Although the SnapR includes a wrist strap I haven't been using it.  Instead I just attached a small wrist strap to my camera and it stays there.  When I want to use the wrist strap, I just wear that attached wrist strap and then I detach the tether.  I find this faster than having to take out the included SnapR wrist strap, wearing it, and switching the tether from the sling strap to the wrist strap.  Alternatively you could wear the SnapR wrist strap around your wrist all the time to make it faster to switch between wrist strap to the sling strap.

I also like the SnapR because of how easy it is to store and remove the camera.  When I'm shooting frequently, I generally don't close the zipper and use the bag like a holster.  The camera may slide in and out partly, but it doesn't slide out completely unless I lean forward (when I do, I can cover it with my hand temporarily).  YMMV (depending on the weight and size of your camera).  Even if it slides out, it doesn't drop because it's tethered.  When I'm shooting less frequently or when I need to be very active, I pull the zippers only up to the side so that I can pull the zippers down easily with the handle.
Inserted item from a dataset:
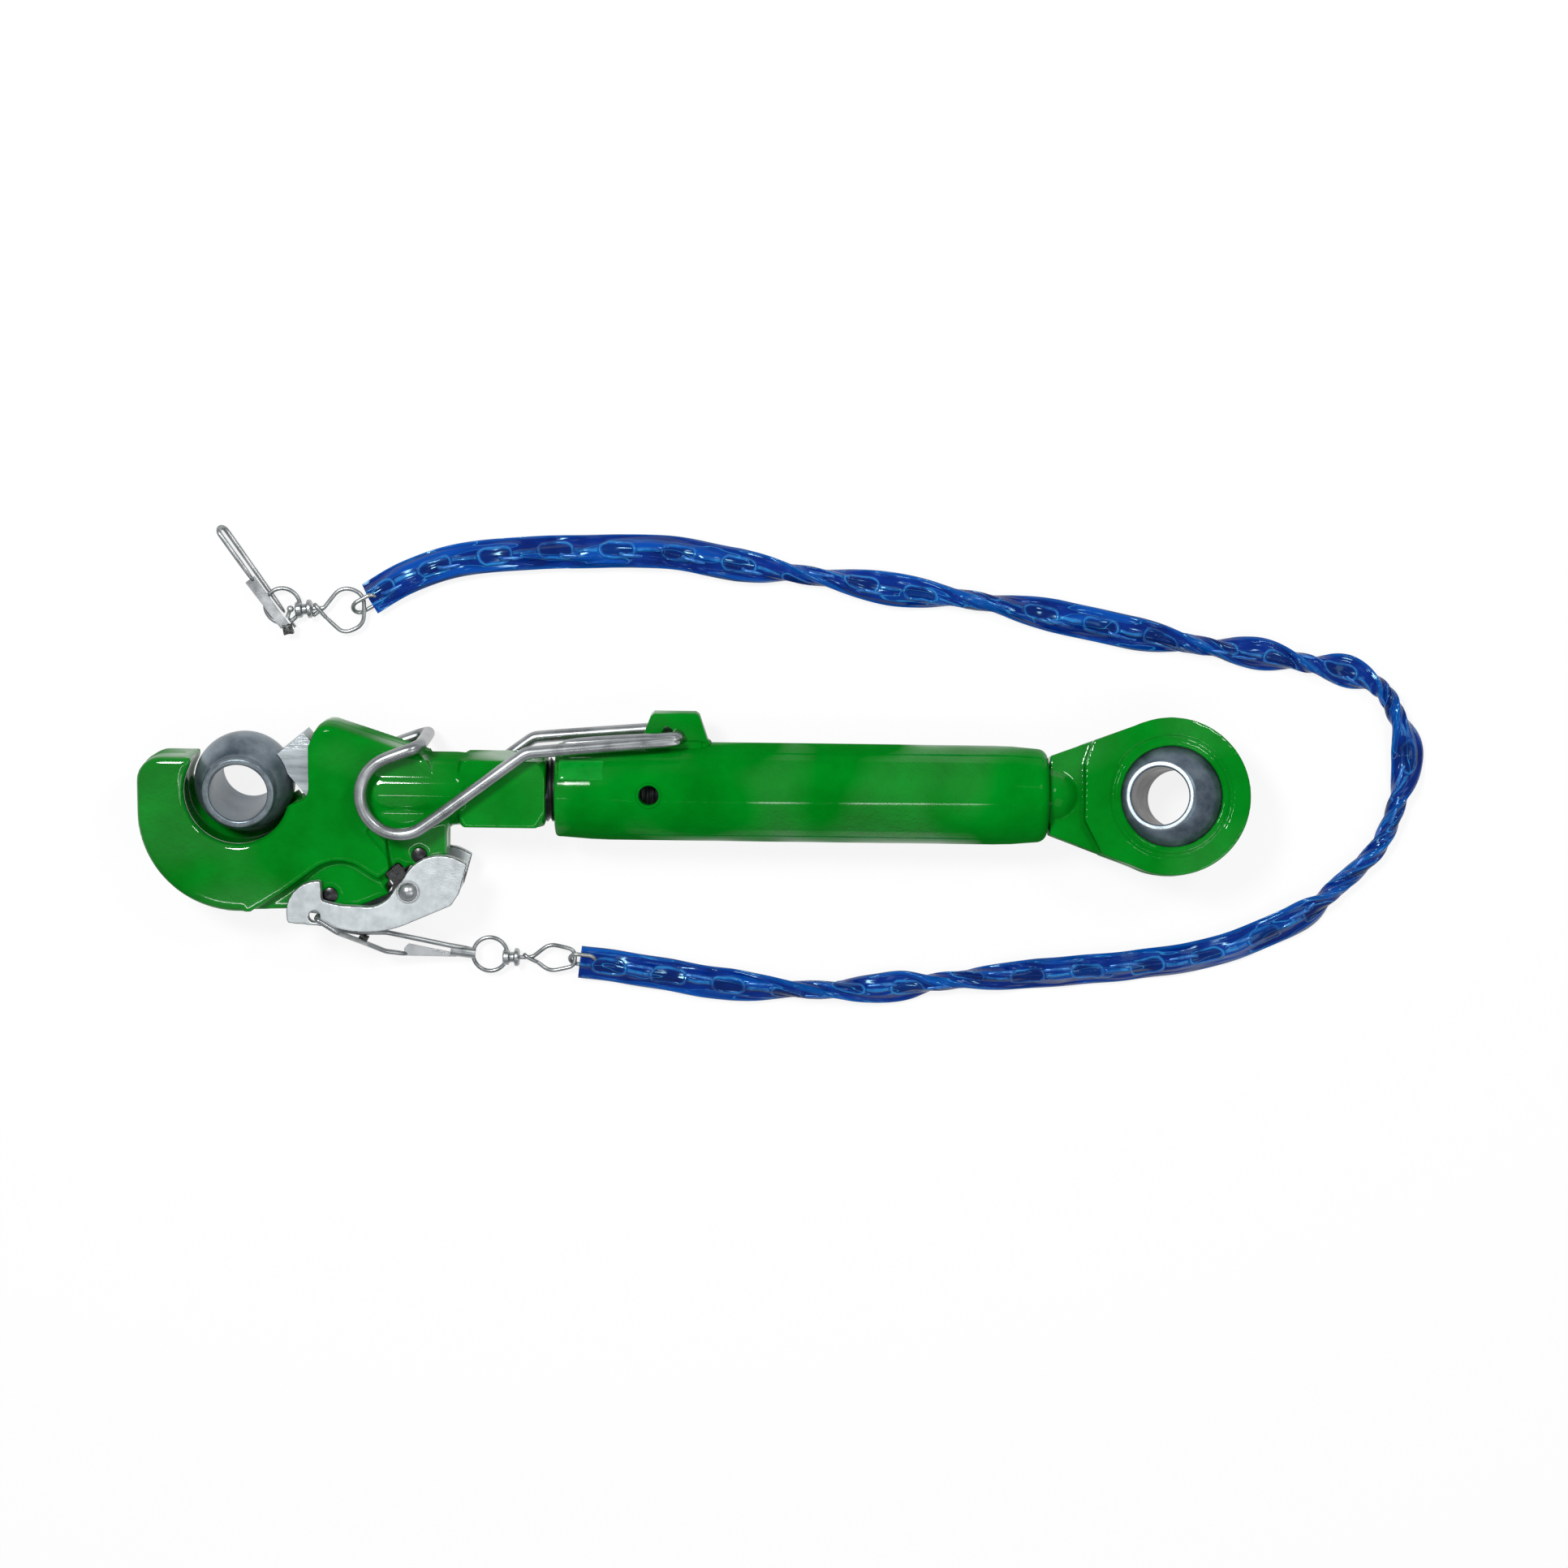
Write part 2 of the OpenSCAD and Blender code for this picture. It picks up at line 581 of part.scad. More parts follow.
module release_lever() color(ZINC) difference() {
    union() {
        for (s = [-1, 1])
            translate([0, 0, s > 0 ? cheek_in : -cheek_out]) linear_extrude(lever_plate) cheek_outline();
        // Back of the channel, along the lever's outer edge
        translate([0, 0, -cheek_in - 1]) linear_extrude(2 * cheek_in + 2) intersection() {
            cheek_outline();
            difference() {
                translate(lever_p + [-34, -40]) square([62, 50]);
                translate(belly_c) circle(belly_r - lever_plate, $fn = 96);
            }
        }
    }
    translate(lever_p) cylinder(h = 60, d = lever_pin_d + 2 * fit, center = true);
    for (s = [-1, 1])
        translate([snap_at[0], snap_at[1], s * (cheek_in + lever_plate / 2)])
            cylinder(h = lever_plate + 2, d = snap_hole_d, center = true);
}

washer_t = 1;
washer_d = 13;
module lever_pin() color(STEEL) {
    head = cheek_out + washer_t;
    translate([lever_p[0], lever_p[1], 0]) {
        cylinder(h = 2 * head, d = lever_pin_d, center = true);
        for (s = [-1, 1]) intersection() {
            translate([0, 0, s * (head - 2.6)]) sphere(d = 12);
            translate([0, 0, s * (head + 2)]) cylinder(h = 4, d = 12, center = true);
        }
    }
}

module lever_washers() color(STEEL)
    for (s = [-1, 1])
        translate([lever_p[0], lever_p[1], s > 0 ? cheek_out : -cheek_out - washer_t]) difference() {
            cylinder(h = washer_t, d = washer_d);
            translate([0, 0, -1]) cylinder(h = 3, d = lever_pin_d);
        }

module stop_pins() color(BLACK)
    for (p = stop_pin_at) translate(p) {
        cylinder(h = web_t, d = stop_pin_d, center = true);
        for (s = [-1, 1]) translate([0, 0, s * web_t / 2]) intersection() {
            translate([0, 0, -s * 12.2]) sphere(r = 12.9);
            cylinder(h = 2, d = stop_pin_d, center = true);
        }
    }

// ---------- pull chain and its snap hooks ----------

chain_z = floor_z + 6.5;
wire_r = ring_wire / 2;
hook_r = snap_wire / 2;
low_ring = snap_at + [94.4, -29.8];
up_ring = [hook_x + 18.5, 98.6];

function at_snap(x, y, z) = [snap_at[0] + x, snap_at[1] + y, z];
function at_up(x, y, z) = [up_ring[0] + x, up_ring[1] + y, chain_z + z];

// Flat strap from p to q, w0 and w1 wide at its ends
module strap(p, q, w0, w1, t) {
    l = norm(q - p);
    along(p, [0, 0, 1], q - p) translate([0, 0, -t / 2]) linear_extrude(t)
        polygon([[0, -w0 / 2], [l, -w1 / 2], [l, w1 / 2], [0, w0 / 2]]);
}

// The wire lies against the edge of the lever's hole
snap_x = (snap_hole_d / 2 - hook_r - slide) * 0.86;
snap_y = (snap_hole_d / 2 - hook_r - slide) * -0.51;

module lower_snap_hook() color(ZINC) wire([
    at_snap(85, -27.2, chain_z), at_snap(70.8, -23.9, chain_z + 4), at_snap(37, -15, -12),
    at_snap(22, -13, -2), at_snap(10, -9.5, 7), at_snap(snap_x, snap_y, 8),
    at_snap(snap_x, snap_y, cheek_out + hook_r + 1.5), at_snap(13, -8.5, cheek_out + hook_r + 0.5),
    at_snap(26, -20, -5), at_snap(36, -26, -12), at_snap(48, -28.6, -17)
], hook_r, [0, 12, 12, 12, 7, 4, 2.5, 4, 8, 8, 0]);

module lower_snap_gate() color(ZINC) {
    along(at_snap(46, -26.2, -17.5), [0.18, 0, 1], [0.97, -0.09, -0.18])
        translate([0, 0, -0.6]) linear_extrude(1.2)
            polygon([[0, -3.4], [30, -2.2], [30, 0.6], [26, 0.4], [2.4, 3.8], [0, 1]]);
    rod(at_snap(72, -27.2, chain_z + 2), at_snap(86, -29.2, chain_z + 0.4), 3.2);
}

module snap_ring(p) translate([p[0], p[1], chain_z])
    rotate_extrude() translate([(ring_d - ring_wire) / 2, 0]) circle(wire_r, $fn = 24);
module lower_snap_ring() color(ZINC) snap_ring(low_ring);
module upper_snap_ring() color(ZINC) snap_ring(up_ring);

// Swivel between a ring and a pear link, a waisted barrel with two collars and a shank
module swivel(p, a) translate([p[0], p[1], chain_z]) rotate([0, 0, a]) rotate([0, 90, 0])
    rotate_extrude() polygon([
        [0, -3.8], [3.6, -3.8], [4.6, -3], [4.6, -0.4], [3, 0.4], [3, 2.6], [5.2, 3.2],
        [5.2, 5], [4.2, 5.8], [wire_r, 6], [wire_r, 9.8], [0, 9.8]
    ]);
module lower_swivel() color(ZINC) swivel(low_ring + [ring_d / 2, -1.6], 0);
module upper_swivel() color(ZINC) swivel(up_ring + [ring_d / 2, -2], 6);

low_pear = low_ring + [20, -1.6];
module lower_pear_link() color(ZINC) translate([low_pear[0], low_pear[1], chain_z])
    wire([
        [0, 0, 0], [4.5, 0.3, 0], [14, 8.2, 0], [28.5, 4.8, 0], [28.5, -4.8, 0], [14, -8.2, 0],
        [5.5, -1.4, 0]
    ], wire_r, [0, 5, 9, 4.4, 4.4, 9, 0]);

up_pear = up_ring + [20, -1];
module upper_pear_link() color(ZINC) translate([up_pear[0], up_pear[1], chain_z])
    wire([
        [0, 0, 0], [3, -0.5, 0], [13, 12.6, 0], [26, 8.5, 0], [25.6, -9.5, 0],
        [14, -14.5, 0], [3.5, -4.5, 0]
    ], wire_r, [0, 3, 9, 8, 8, 7, 0]);

link_l = 17;
link_w = 11;
module end_link(p, a) translate([p[0], p[1], chain_z]) rotate([0, 0, a]) rotate([38, 0, 0])
    oval_link(link_l, link_w, ring_wire);
low_start = low_pear + [33, -1];
up_end = up_pear + [26.5, 2.6];
module lower_end_link() color(ZINC) end_link(low_start, -6);
module upper_end_link() color(ZINC) end_link(up_end, 30);

// Route of the sleeve from the lower to the upper end, and where it is twisted (1)
route = [
    [-331, -105, 0], [-310, -107.5, 0], [-282, -111.5, 0], [-245, -117, 0], [-192, -119.5, 1],
    [-151, -117, 0], [-119, -113, 1], [-68, -108, 0], [-12, -102.5, 0], [34, -93.5, 0],
    [80, -73, 0], [100, -56, 1], [123, -32, 1], [133, -6, 1], [138, 22, 0],
    [130, 45, 1], [120, 60, 1], [101, 69, 0], [80, 73, 1], [51, 78.5, 0],
    [22, 82, 1], [-18, 89, 0], [-64, 98, 0], [-109, 106.5, 1], [-156, 112, 0],
    [-203, 119.5, 1], [-243, 124.5, 0], [-284, 131.5, 0], [-338, 131, 0], [-374, 128.5, 0],
    [-402, 124.5, 0], [-429, 115, 0], [-449.5, 103, 0]
];
sleeve_rings = 2;
sleeve_sides = 10;
// Points of the route follow the hook when the link is longer or shorter
function carried(p) = [p[0] + (hook_x + 517) * max(0, min(1, (50 - p[0]) / 380)), p[1], p[2]];
function knot(i) = carried(route[max(0, min(len(route) - 1, i))]);
// Smooth curve through the route's points
function along_route(u) =
    let (i = min(len(route) - 2, floor(u)), f = u - i,
        a = knot(i - 1), b = knot(i), c = knot(i + 1), d = knot(i + 2))
    0.5 * (2 * b + f * (c - a) + f * f * (2 * a - 5 * b + 4 * c - d) + f * f * f * (3 * b - a - 3 * c + d));

module chain_sleeve() color(BLUE) {
    n = (len(route) - 1) * sleeve_rings;
    path = [for (i = [0:n]) along_route(i / sleeve_rings)];
    points = [
        for (i = [0:n])
            let (p = path[i], q = path[min(n, i + 1)] - path[max(0, i - 1)],
                side = unit([-q[1], q[0], 0]), k = max(0, min(1, p[2])),
                w = sleeve_w + (sleeve_twist - sleeve_w) * k, h = sleeve_h + (sleeve_twist - sleeve_h) * k)
                for (j = [0:sleeve_sides - 1])
                    let (a = 360 * j / sleeve_sides)
                        [p[0], p[1], floor_z + 5] + w / 2 * cos(a) * side + [0, 0, h / 2 * sin(a)]
    ];
    skin(points, n + 1, sleeve_sides);
}

module upper_snap_hook() color(ZINC) wire([
    at_up(-15, 13.5, 4), at_up(-35.6, 42.6, 4), at_up(-33.1, 44.2, -3.4), at_up(1.5, -5.6, -3.2)
], hook_r, [0, 3.8, 3.8, 0]);

module upper_snap_gate() color(ZINC) {
    strap(at_up(-17.6, 15, 3.4), at_up(1.6, -11.2, 2.3), 6.2, 5, 1.2);
    along(at_up(2, -8.4, 0), [0.6, -0.8, 0], [0, 0, 1]) translate([0, 0, -2])
        cylinder(h = 8, d = 5.4);
    rod(at_up(2, -8.4, 1), at_up(4.6, -1.6, 1.6), 1.2);
    translate(at_up(4.6, -1.6, 1.6)) sphere(d = 4, $fn = 32);
}

// Clear width between two neighbouring turns of the pawl spring
echo(least_spring_gap = min([
    for (i = [0:spring_steps * (spring_coils - 1)])
        norm(coil((i + spring_steps) / spring_steps) - coil(i / spring_steps)) - spring_wire
]));

eye_rod();
eye_ball();
turnbuckle_tube();
bail_bracket();
lock_bail();
hook_body();
guide_ball();
locking_pawl();
pawl_rod_end();
rod_end_pin();
pawl_spring();
stop_pins();
release_lever();
lever_pin();
lever_washers();
lower_snap_hook();
lower_snap_gate();
lower_snap_ring();
lower_swivel();
lower_pear_link();
lower_end_link();
chain_sleeve();
upper_end_link();
upper_pear_link();
upper_swivel();
upper_snap_ring();
upper_snap_gate();
upper_snap_hook();
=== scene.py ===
import math
from functools import partial

import bmesh
import bpy
from mathutils import Matrix, Vector


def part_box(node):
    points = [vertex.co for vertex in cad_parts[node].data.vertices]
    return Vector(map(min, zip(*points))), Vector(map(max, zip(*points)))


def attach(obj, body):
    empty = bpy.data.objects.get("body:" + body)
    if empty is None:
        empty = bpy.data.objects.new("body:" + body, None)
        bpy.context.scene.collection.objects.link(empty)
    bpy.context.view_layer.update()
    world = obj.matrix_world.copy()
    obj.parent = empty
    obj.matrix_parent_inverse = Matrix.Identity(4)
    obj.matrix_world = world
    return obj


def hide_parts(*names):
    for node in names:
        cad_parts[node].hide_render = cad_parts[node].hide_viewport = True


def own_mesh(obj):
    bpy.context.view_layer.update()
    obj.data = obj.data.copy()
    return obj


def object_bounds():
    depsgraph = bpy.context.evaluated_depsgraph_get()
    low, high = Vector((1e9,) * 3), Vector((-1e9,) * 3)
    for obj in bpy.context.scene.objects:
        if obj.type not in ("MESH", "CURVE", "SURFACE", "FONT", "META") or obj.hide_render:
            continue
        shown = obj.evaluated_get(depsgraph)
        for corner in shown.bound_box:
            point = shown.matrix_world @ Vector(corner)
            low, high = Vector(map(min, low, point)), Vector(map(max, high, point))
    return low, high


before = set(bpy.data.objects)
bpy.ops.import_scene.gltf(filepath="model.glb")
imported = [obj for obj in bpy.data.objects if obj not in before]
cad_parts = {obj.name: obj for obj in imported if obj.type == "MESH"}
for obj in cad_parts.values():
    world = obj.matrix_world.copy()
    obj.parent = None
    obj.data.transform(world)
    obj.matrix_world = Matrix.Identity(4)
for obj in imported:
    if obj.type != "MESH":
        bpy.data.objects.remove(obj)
cad_box = [list(corner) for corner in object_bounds()]
MM = 0.001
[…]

Because removing and storing the camera is so easy, I don't hesitate to keep the camera in the bag, protected from bumps and scratches.  For occasions when I want to use a smaller camera, the SnapR is the best carrying solution I've found thus far.

+ good protection for the camera while not shooting
+ quick to remove the camera
+ quick to store the camera
+ camera remains tethered and thus protected from falls
+ can be used with a wrist strap
+ strap can be detached from the bag to become a regular strap (if you don't need the bag)
+ good quality construction
+ the bag can hang from either your left or right side

- pricey
- strap connections to the bag don't swivel, so the strap can get twisted.
- side pockets too small to fit anything except thin objects (lens cap, memory cards, batteries, filters). If instead of two smaller pockets it had one bigger pocket (perhaps with slots for thin objects), it might have fit an external flash.
- no padding at the top
- I would have liked a small handle on top to hold the bag while I'm wearing the strap, and also to provide a little bit of protection if the bag falls upside-down.
- adjusting and tightening the wrist strap is not quick.
- not large enough to keep two enthusiast cameras.

We're not affiliated with BlackRapid and I wasn't paid to do this review.  I bought the SnapR with my own money for my own use.  If you buy from the links to Amazon above, we would receive a small commission at no additional cost to you.  100% of these commissions are donated to Food for the Poor, Inc., a 501(c)(3) charity that serves the poorest people in the western hemisphere.